-- RECORDS FOR THE TASK start --
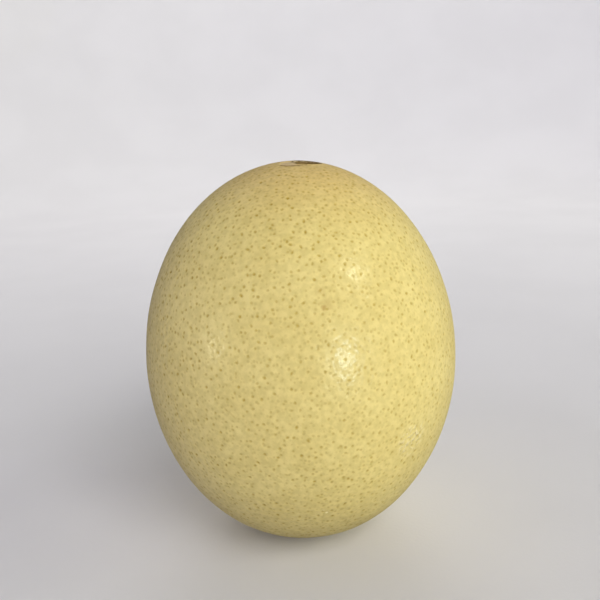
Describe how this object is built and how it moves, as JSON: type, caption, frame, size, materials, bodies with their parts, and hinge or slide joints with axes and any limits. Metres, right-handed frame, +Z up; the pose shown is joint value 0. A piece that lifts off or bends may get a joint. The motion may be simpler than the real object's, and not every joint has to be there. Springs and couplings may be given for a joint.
{
  "type": "ostrich egg",
  "caption": "Blown ostrich egg: an upright hollow shell with a small blow hole near the top and a small flat spot to rest on.",
  "frame": {"origin": "centre of the flat spot that the egg rests on", "axes": "+Z up along the egg's long axis, +X towards the blow hole beside the top, -Y towards the viewer"},
  "size_m": [0.125, 0.125, 0.1542],
  "materials": {
    "shell": "satin"
  },
  "bodies": {
    "root": {"eggshell": "shell"}
  },
  "joints": []
}
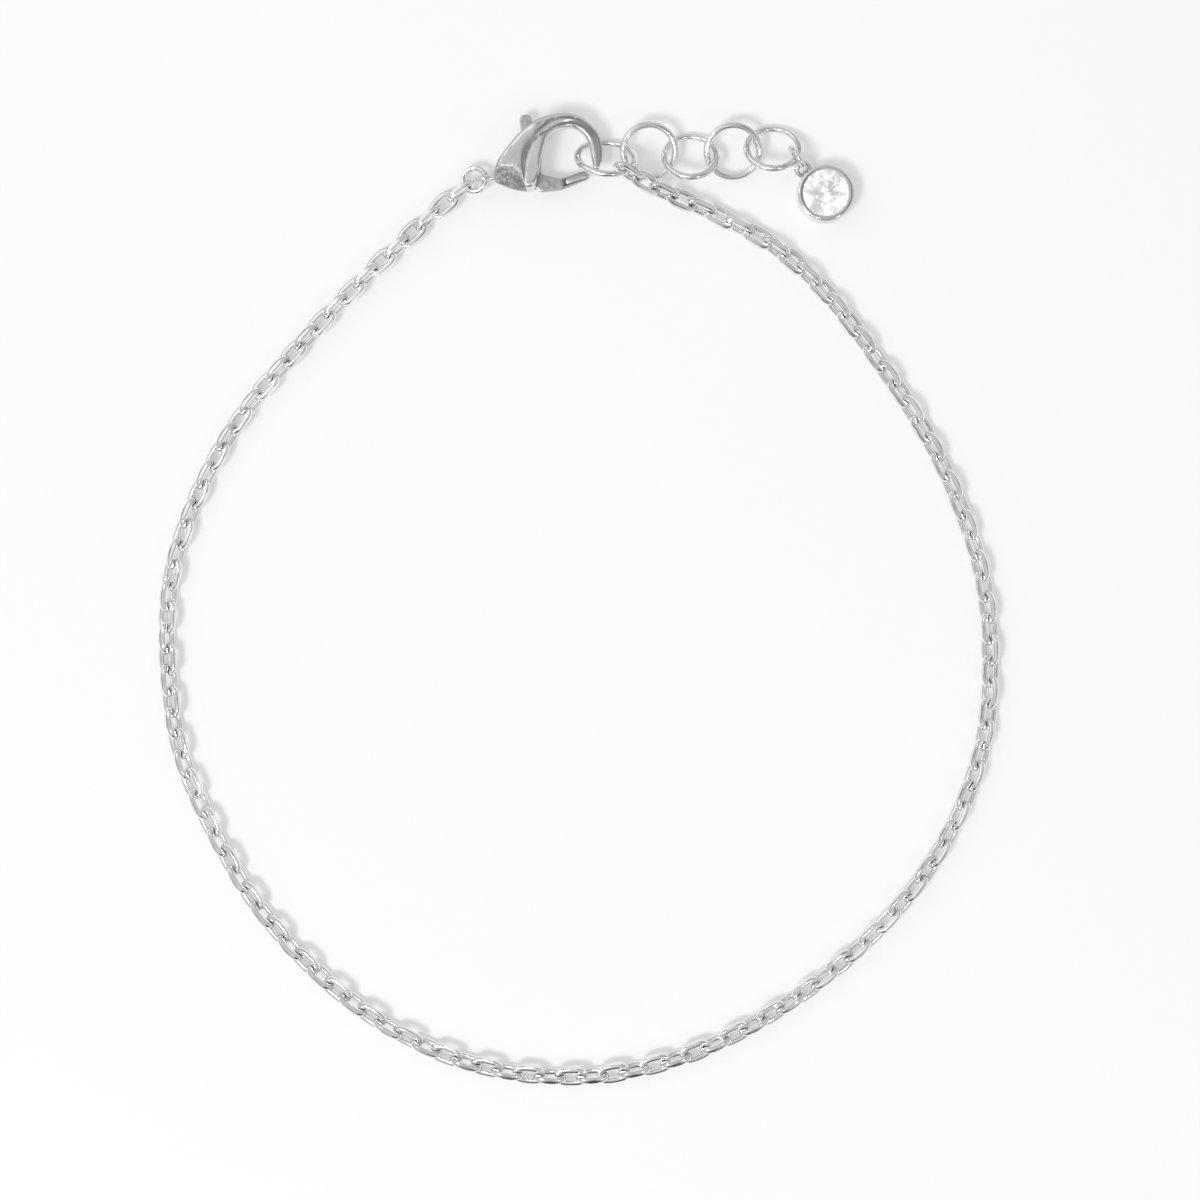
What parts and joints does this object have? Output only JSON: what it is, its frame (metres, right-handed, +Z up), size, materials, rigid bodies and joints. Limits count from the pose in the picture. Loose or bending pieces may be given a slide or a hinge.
-- RECORDS FOR THE TASK end --
→ EXERCISE
Your task is to reproduce the whole listing exactly.

→ WRITTEN SOLUTION
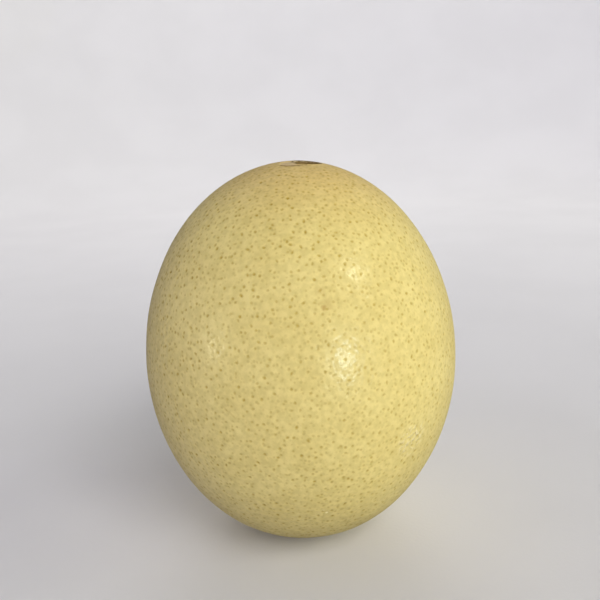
Describe how this object is built and how it moves, as JSON: type, caption, frame, size, materials, bodies with their parts, and hinge or slide joints with axes and any limits. Metres, right-handed frame, +Z up; the pose shown is joint value 0. A piece that lifts off or bends may get a joint. The motion may be simpler than the real object's, and not every joint has to be there. Springs and couplings may be given for a joint.
{
  "type": "ostrich egg",
  "caption": "Blown ostrich egg: an upright hollow shell with a small blow hole near the top and a small flat spot to rest on.",
  "frame": {"origin": "centre of the flat spot that the egg rests on", "axes": "+Z up along the egg's long axis, +X towards the blow hole beside the top, -Y towards the viewer"},
  "size_m": [0.125, 0.125, 0.1542],
  "materials": {
    "shell": "satin"
  },
  "bodies": {
    "root": {"eggshell": "shell"}
  },
  "joints": []
}
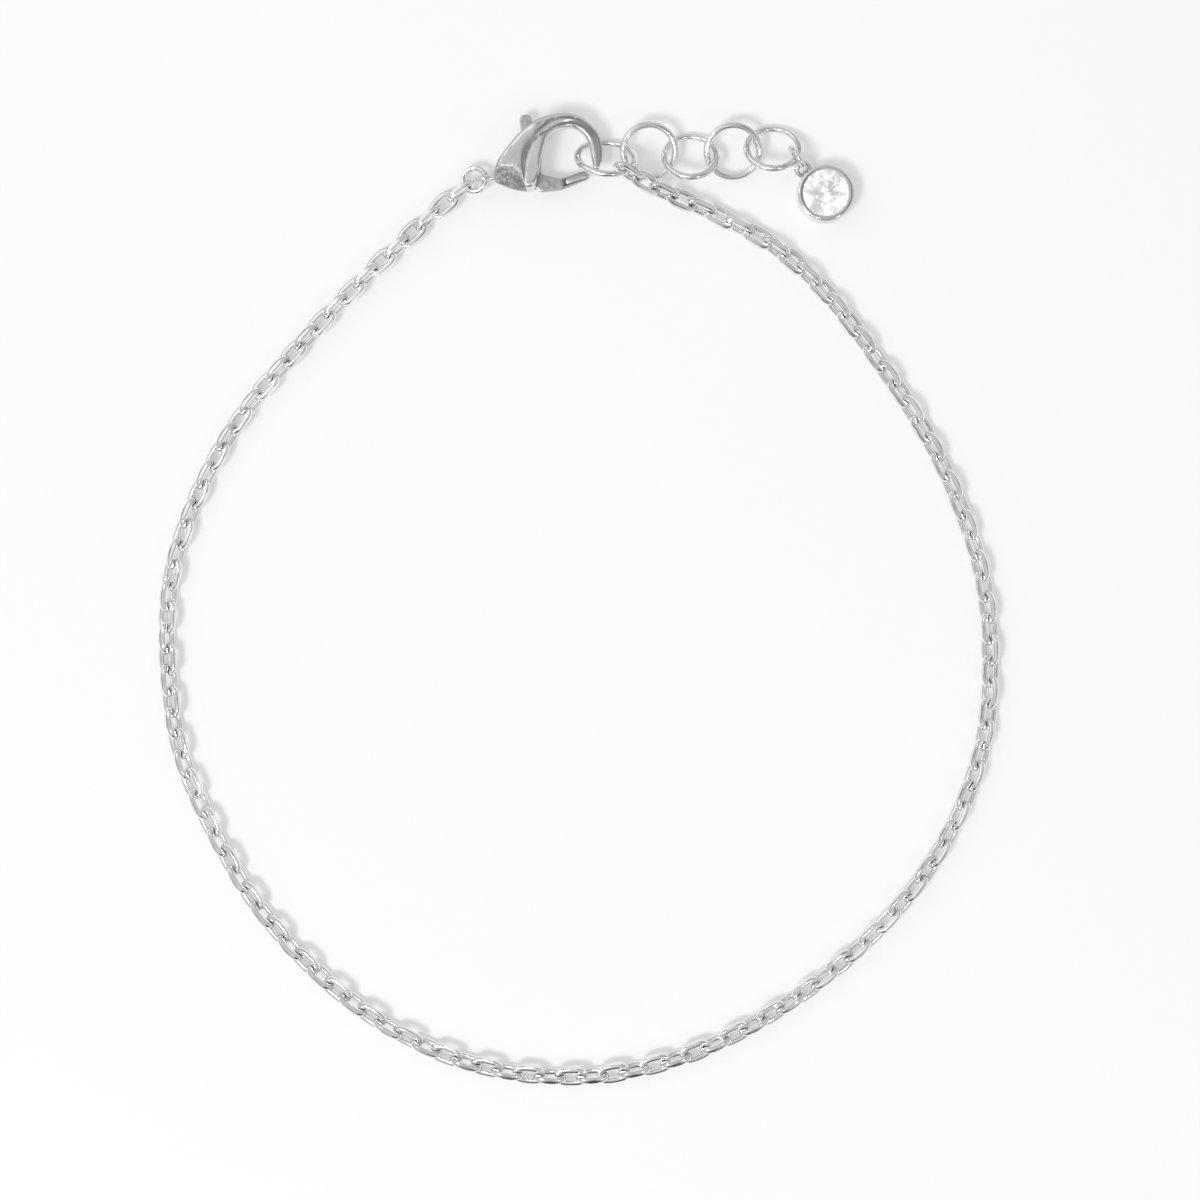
What parts and joints does this object have? Output only JSON: what it is, its frame (metres, right-handed, +Z up), size, materials, rigid bodies and joints. Limits count from the pose in the picture. Loose or bending pieces may be given a slide or a hinge.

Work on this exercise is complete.